Once insurers have sustained losses, it can be hard to recover. The exchange markets are, by design, competitive. Insurers have an incentive to prices low. Subsidies are tied to the second-lowest cost silver plan, which a sizable amount of enrollees end up choosing.

Once an insurer prices too low, raising premiums seems to be the obvious solution if they lose money. Yet in a marketplace where consumers tend to shop around and switch plans, raising premiums almost guarantees an insurer will lose a good amount of enrollees. The problem is further complicated by the fact that new individual market enrollees are sicker than anyone originally anticipated.

Insurers may have initially priced too low, or they may have been wounded by grandmothered plans. At the end of the day, the result is the same: Exchanges are not yet a safe place for insurers.

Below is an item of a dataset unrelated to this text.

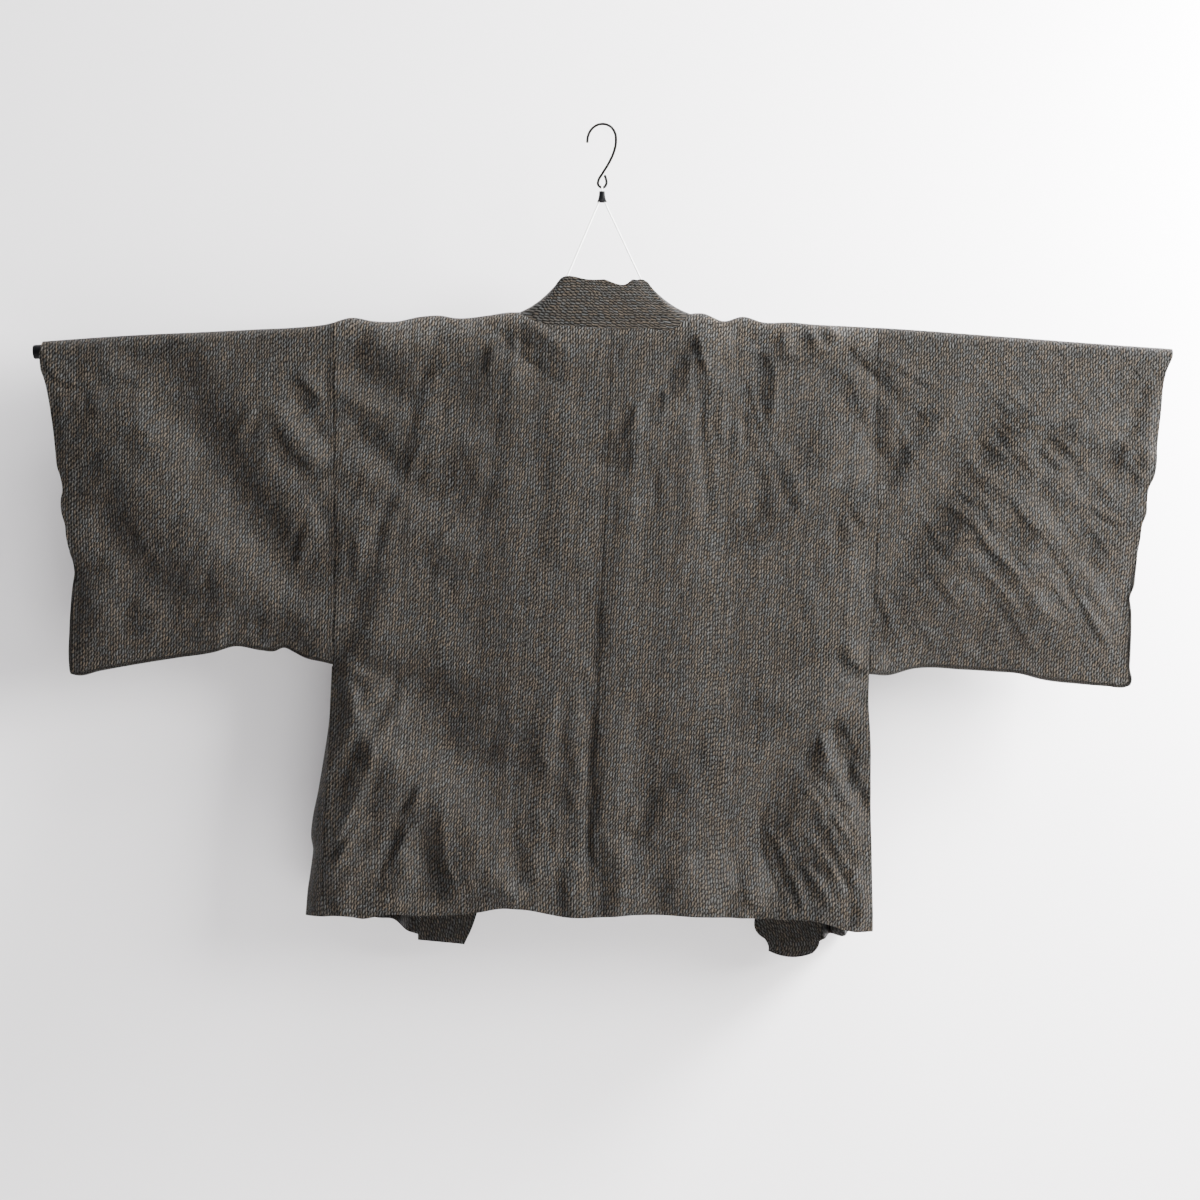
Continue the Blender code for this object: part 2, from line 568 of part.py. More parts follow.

Some don’t have very much sympathy.

“The combination of lower than expected initial exchange premiums and the grandmothering of plans certainly led to some bouts of turmoil for insurers in the early years of the ACA marketplaces,” said Loren Adler, a research associate at the Brookings Institution. “Much of the pain now being felt by some insurers has been self-inflicted.”

For example, Adler said, insurers made lower premium offers in hopes of locking in market share, “underestimating the subsequent degree of churn in the market.”

Several transitional plans have already ended, and the rest will end at the end of next year. Experts say that there probably aren’t many grandmothered plans left, meaning the influx of more healthy people onto exchanges now probably won’t be very impressive or have much of an impact.